Given data:

* * * * * * *

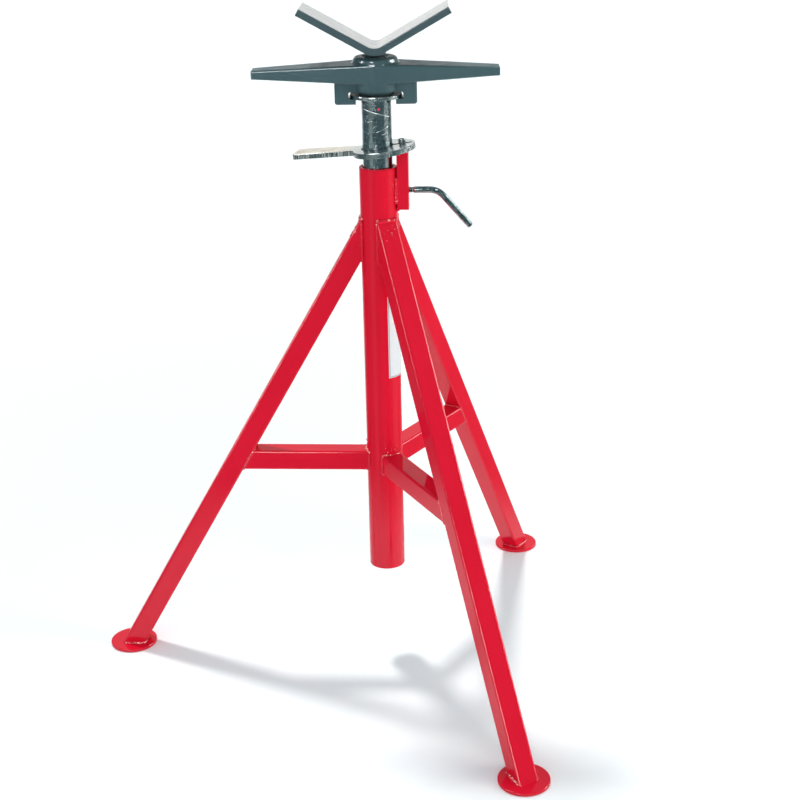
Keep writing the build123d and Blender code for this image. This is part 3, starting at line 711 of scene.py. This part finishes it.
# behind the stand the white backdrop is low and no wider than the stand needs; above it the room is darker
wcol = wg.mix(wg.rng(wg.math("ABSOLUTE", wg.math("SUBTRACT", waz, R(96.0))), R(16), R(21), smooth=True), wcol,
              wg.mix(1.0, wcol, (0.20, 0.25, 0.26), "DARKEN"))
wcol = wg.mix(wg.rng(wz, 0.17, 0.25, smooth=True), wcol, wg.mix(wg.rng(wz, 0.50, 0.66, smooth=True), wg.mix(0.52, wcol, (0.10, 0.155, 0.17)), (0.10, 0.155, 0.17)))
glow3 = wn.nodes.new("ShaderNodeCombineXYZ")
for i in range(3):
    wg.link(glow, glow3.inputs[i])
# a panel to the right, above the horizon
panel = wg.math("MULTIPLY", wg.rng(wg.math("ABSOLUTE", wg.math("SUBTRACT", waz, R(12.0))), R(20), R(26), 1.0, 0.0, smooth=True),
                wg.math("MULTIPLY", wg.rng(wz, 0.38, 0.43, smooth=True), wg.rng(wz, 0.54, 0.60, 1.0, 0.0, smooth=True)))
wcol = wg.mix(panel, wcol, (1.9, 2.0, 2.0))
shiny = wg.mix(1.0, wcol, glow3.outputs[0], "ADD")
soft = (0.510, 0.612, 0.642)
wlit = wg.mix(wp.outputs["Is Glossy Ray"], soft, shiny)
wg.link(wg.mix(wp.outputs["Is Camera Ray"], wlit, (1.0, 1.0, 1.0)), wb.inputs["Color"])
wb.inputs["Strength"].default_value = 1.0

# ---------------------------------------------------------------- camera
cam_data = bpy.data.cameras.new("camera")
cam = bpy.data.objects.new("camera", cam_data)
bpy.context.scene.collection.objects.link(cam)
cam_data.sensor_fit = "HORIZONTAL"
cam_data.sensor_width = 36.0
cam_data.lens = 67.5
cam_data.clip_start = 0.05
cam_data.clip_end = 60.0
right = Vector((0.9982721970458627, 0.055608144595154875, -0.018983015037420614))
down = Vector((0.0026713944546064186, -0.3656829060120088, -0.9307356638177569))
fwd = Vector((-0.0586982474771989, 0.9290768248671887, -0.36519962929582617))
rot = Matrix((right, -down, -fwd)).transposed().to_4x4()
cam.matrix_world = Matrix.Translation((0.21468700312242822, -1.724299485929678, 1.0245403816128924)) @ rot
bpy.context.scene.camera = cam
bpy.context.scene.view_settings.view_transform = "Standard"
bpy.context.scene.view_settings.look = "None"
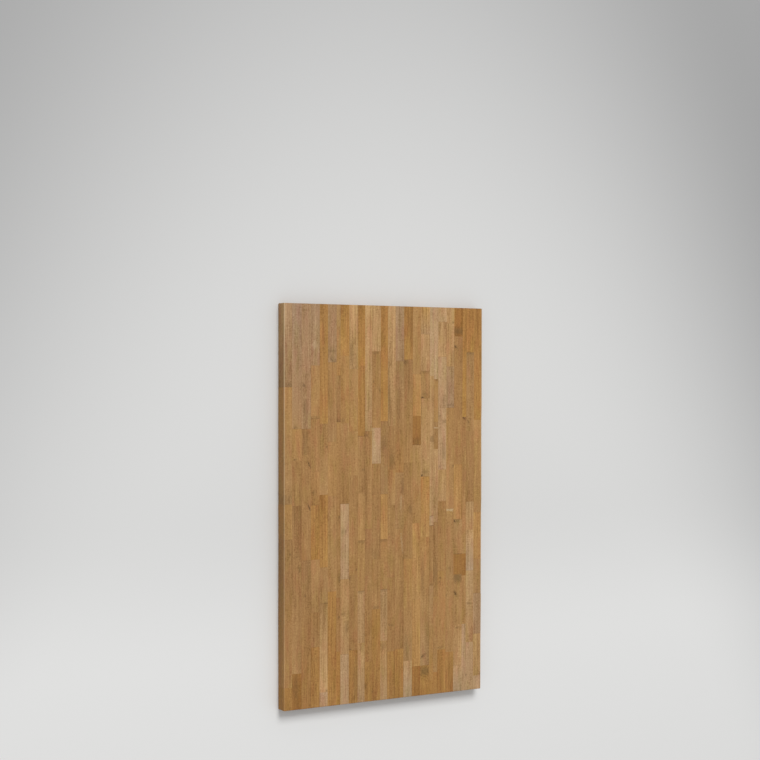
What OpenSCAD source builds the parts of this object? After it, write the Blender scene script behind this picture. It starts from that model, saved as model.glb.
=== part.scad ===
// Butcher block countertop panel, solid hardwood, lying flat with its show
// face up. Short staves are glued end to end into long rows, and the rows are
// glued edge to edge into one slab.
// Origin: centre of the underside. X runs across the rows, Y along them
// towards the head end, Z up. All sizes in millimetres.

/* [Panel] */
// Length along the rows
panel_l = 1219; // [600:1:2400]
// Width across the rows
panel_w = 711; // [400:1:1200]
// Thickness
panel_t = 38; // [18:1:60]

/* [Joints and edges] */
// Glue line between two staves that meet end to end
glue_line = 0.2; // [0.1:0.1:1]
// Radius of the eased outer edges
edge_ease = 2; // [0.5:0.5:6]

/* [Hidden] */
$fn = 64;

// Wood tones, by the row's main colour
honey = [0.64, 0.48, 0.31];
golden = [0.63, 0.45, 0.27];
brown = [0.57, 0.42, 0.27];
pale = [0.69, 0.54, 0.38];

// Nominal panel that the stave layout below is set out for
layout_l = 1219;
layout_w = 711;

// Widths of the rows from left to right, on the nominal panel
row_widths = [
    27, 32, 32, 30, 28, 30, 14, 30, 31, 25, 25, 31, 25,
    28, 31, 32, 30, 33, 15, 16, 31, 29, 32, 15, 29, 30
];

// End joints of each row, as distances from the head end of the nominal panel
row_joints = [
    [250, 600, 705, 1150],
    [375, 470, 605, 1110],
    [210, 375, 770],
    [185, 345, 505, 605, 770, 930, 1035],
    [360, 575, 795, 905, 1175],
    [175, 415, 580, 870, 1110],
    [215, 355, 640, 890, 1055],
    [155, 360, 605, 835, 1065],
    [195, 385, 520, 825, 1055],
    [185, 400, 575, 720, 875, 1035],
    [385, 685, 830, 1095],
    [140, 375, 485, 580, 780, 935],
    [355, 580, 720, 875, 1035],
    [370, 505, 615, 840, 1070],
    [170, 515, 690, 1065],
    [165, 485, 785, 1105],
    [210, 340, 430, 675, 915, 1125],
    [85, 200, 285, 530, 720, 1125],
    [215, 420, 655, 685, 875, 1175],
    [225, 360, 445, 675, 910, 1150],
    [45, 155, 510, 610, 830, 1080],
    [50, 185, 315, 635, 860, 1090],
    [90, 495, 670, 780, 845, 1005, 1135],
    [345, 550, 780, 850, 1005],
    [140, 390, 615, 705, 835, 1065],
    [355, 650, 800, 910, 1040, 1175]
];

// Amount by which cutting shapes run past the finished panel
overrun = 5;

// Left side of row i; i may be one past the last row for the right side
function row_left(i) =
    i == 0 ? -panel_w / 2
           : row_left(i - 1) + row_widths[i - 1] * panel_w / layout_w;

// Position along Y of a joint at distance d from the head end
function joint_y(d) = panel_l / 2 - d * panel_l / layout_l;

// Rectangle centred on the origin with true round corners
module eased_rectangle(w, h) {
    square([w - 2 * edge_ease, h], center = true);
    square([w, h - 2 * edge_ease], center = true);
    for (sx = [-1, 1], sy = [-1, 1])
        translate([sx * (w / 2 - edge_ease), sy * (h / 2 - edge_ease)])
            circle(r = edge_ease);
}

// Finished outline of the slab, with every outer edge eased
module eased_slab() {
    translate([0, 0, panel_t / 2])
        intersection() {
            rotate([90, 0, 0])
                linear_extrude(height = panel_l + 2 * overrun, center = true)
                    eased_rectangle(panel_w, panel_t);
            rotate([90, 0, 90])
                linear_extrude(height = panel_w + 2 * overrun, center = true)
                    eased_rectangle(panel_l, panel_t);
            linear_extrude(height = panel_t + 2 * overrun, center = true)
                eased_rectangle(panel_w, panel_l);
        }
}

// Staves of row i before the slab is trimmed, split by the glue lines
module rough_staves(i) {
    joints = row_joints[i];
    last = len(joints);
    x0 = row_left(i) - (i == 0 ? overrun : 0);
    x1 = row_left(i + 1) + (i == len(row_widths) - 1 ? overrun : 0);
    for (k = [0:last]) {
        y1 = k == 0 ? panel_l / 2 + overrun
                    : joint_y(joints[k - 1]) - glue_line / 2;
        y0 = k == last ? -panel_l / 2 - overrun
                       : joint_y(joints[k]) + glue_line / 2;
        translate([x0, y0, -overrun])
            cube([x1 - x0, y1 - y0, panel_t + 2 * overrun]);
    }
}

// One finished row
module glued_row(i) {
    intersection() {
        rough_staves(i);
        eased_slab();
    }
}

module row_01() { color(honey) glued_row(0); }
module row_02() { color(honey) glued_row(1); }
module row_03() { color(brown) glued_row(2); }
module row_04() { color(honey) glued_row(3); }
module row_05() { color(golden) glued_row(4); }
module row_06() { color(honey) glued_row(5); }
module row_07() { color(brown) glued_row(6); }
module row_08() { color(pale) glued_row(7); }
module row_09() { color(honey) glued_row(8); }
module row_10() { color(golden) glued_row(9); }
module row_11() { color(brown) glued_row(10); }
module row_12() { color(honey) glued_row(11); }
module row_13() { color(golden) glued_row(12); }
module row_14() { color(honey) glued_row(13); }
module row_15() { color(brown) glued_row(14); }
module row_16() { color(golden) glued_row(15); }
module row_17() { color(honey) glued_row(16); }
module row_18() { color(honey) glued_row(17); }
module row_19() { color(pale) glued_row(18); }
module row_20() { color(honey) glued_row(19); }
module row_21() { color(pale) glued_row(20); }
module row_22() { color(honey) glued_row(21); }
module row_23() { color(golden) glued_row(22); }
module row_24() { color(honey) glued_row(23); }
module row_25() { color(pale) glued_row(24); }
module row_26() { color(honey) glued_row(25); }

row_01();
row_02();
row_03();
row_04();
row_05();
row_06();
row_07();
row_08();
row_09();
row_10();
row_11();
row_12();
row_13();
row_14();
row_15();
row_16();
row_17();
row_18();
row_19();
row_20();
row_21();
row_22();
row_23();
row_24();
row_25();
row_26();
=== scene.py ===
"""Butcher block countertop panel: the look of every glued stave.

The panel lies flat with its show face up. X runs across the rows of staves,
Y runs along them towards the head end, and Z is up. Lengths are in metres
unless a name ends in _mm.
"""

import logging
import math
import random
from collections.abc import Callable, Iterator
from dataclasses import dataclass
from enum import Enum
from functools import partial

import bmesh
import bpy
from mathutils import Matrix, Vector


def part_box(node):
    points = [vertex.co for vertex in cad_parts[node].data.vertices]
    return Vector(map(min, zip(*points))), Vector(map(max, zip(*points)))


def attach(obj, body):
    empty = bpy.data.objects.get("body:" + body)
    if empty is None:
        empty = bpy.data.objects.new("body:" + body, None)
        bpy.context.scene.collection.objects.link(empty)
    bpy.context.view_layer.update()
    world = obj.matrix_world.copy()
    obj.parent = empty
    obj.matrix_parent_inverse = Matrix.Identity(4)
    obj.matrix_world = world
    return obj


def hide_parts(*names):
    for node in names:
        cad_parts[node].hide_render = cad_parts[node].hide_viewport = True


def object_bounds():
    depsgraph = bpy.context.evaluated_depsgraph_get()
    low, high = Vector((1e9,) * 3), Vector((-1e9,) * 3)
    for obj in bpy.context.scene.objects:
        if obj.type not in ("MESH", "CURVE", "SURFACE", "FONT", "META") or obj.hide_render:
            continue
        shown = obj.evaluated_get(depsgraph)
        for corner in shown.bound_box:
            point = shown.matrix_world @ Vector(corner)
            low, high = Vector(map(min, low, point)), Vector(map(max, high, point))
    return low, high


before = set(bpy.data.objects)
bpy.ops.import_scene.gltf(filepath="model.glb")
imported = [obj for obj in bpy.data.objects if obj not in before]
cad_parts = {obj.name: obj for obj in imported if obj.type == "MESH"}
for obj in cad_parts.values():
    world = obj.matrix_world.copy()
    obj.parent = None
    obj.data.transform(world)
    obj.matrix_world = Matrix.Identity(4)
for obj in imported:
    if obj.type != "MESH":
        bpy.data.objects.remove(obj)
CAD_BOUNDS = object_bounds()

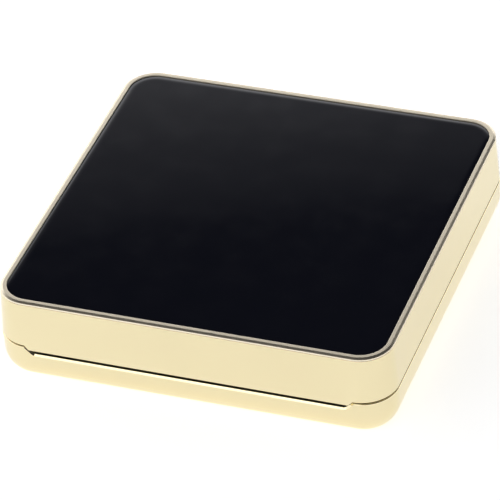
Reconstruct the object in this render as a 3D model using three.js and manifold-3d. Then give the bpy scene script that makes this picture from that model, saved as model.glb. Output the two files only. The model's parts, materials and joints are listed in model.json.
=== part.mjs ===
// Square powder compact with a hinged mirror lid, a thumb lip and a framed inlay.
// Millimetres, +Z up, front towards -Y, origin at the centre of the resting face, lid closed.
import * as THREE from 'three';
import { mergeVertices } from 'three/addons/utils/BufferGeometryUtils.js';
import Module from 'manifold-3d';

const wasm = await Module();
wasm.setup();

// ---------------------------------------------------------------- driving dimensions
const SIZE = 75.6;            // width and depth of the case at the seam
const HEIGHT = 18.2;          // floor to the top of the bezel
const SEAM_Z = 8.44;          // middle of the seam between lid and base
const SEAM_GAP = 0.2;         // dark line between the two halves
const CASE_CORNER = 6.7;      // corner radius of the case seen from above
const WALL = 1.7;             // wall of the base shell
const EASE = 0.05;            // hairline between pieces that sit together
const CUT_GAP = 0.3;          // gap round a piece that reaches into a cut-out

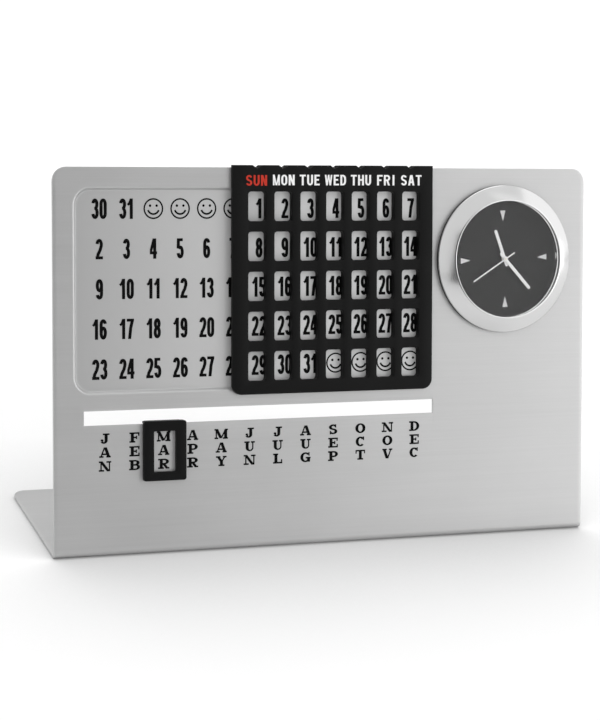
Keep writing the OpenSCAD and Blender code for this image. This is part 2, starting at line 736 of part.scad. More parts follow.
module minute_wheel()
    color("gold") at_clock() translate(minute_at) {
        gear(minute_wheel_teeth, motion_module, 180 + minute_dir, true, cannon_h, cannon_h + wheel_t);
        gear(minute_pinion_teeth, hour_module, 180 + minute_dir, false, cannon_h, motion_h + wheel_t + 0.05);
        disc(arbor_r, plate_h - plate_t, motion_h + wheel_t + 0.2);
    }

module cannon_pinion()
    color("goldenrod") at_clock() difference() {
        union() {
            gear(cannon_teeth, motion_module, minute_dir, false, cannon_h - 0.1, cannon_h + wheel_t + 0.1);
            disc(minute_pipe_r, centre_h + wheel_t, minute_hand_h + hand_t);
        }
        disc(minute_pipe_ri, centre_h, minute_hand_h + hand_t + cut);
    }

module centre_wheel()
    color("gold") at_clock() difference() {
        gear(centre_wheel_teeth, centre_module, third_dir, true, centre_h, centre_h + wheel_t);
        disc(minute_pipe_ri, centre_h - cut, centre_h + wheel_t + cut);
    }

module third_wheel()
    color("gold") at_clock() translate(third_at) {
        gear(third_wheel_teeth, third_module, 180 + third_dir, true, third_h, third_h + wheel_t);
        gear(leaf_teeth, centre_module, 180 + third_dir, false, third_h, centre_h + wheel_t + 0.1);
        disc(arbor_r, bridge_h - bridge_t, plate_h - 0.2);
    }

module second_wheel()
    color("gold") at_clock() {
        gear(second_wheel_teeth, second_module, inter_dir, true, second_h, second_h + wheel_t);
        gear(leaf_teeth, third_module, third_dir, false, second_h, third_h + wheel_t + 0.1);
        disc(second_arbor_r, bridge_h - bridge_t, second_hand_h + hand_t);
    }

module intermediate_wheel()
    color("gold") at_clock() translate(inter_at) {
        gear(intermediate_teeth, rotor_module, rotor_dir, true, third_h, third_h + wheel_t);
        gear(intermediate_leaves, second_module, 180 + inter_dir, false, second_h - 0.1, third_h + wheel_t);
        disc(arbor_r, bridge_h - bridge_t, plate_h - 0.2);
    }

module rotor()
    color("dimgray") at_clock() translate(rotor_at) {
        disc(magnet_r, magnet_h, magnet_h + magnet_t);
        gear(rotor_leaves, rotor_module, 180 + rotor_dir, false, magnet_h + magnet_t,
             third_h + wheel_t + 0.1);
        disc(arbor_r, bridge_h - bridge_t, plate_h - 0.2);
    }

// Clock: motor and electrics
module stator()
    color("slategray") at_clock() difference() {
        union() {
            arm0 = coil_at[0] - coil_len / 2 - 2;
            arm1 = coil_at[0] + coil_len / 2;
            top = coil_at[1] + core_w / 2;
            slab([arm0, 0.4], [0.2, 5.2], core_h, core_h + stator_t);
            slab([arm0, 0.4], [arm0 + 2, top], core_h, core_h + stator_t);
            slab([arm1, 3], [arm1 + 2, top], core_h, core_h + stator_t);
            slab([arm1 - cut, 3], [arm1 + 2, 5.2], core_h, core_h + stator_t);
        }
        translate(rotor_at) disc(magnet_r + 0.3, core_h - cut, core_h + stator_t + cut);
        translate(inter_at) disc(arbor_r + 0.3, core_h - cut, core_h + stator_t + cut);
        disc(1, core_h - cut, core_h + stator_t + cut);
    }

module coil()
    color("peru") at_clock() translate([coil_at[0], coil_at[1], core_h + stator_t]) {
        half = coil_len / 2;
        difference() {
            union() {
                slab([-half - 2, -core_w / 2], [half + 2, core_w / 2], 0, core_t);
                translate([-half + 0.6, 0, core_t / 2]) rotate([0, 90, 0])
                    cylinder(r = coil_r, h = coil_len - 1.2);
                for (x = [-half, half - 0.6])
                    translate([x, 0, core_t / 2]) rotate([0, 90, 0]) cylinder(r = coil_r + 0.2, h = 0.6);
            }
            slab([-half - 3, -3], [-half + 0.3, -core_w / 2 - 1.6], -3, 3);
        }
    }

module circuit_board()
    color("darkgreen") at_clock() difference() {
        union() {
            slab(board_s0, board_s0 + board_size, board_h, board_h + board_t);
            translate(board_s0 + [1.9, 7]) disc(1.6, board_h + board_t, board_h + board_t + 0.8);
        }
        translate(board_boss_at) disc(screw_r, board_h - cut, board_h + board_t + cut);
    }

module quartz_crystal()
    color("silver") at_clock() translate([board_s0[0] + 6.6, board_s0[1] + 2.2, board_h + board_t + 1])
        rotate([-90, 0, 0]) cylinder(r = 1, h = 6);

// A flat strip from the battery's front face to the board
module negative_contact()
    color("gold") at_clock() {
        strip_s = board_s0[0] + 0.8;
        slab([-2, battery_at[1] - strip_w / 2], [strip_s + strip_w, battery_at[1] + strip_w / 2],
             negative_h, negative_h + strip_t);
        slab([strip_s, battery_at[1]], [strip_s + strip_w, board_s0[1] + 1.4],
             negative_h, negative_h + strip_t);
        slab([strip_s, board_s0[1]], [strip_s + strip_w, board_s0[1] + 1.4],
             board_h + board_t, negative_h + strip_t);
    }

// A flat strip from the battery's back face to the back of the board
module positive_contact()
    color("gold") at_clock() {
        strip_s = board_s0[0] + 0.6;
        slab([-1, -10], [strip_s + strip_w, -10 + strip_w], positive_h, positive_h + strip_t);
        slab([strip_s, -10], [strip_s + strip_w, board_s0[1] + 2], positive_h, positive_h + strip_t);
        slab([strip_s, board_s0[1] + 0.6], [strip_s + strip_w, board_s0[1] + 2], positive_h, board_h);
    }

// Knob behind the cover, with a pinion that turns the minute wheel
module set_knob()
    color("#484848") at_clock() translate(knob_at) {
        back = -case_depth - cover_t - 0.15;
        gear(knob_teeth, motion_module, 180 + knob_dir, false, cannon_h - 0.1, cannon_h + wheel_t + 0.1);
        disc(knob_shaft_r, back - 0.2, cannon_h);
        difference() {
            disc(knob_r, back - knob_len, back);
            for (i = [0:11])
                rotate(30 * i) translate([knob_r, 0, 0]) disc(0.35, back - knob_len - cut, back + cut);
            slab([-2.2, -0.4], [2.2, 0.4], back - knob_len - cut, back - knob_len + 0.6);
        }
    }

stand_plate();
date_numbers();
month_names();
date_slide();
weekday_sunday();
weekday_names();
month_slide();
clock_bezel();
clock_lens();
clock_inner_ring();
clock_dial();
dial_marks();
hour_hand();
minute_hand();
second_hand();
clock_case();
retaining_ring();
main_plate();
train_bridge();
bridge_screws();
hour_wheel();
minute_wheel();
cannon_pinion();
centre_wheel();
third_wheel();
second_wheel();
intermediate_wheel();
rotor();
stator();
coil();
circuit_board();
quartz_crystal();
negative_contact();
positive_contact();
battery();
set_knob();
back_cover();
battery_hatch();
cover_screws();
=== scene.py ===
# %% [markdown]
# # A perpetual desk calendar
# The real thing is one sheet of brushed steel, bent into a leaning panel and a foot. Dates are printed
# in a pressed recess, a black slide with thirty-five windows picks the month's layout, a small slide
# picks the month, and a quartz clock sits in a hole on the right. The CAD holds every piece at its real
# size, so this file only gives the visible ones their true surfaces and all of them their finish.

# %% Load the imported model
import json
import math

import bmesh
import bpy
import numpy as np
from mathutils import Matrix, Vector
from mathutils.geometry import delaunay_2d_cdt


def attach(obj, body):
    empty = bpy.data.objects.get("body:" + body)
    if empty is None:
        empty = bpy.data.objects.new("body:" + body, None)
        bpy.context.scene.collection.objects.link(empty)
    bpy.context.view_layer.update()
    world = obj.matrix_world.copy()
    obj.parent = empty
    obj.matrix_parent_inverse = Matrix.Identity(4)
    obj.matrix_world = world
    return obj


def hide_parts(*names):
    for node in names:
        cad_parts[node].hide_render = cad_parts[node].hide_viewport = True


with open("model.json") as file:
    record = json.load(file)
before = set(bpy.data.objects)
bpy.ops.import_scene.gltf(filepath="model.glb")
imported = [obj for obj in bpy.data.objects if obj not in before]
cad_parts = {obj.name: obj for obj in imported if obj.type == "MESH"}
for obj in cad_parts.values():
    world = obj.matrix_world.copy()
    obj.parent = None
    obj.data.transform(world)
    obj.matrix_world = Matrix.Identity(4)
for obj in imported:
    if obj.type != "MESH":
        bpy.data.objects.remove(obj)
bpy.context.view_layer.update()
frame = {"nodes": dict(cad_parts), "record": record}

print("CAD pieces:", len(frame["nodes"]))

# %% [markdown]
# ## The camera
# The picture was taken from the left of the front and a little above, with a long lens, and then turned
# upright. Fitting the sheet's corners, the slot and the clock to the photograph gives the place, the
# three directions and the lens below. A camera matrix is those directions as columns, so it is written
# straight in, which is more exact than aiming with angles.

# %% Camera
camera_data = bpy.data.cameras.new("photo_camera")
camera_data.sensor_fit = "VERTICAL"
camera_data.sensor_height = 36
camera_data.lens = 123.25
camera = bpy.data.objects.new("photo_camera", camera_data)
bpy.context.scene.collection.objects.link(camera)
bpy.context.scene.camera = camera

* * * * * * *

What you should do: Only the lines from the one containing "Reconstruct the object" through the one containing "wasm.setup();" are to be extracted, exactly as they appear, with both ends included.

Solution to this task:
Reconstruct the object in this render as a 3D model using three.js and manifold-3d. Then give the bpy scene script that makes this picture from that model, saved as model.glb. Output the two files only. The model's parts, materials and joints are listed in model.json.
=== part.mjs ===
// Square powder compact with a hinged mirror lid, a thumb lip and a framed inlay.
// Millimetres, +Z up, front towards -Y, origin at the centre of the resting face, lid closed.
import * as THREE from 'three';
import { mergeVertices } from 'three/addons/utils/BufferGeometryUtils.js';
import Module from 'manifold-3d';

const wasm = await Module();
wasm.setup();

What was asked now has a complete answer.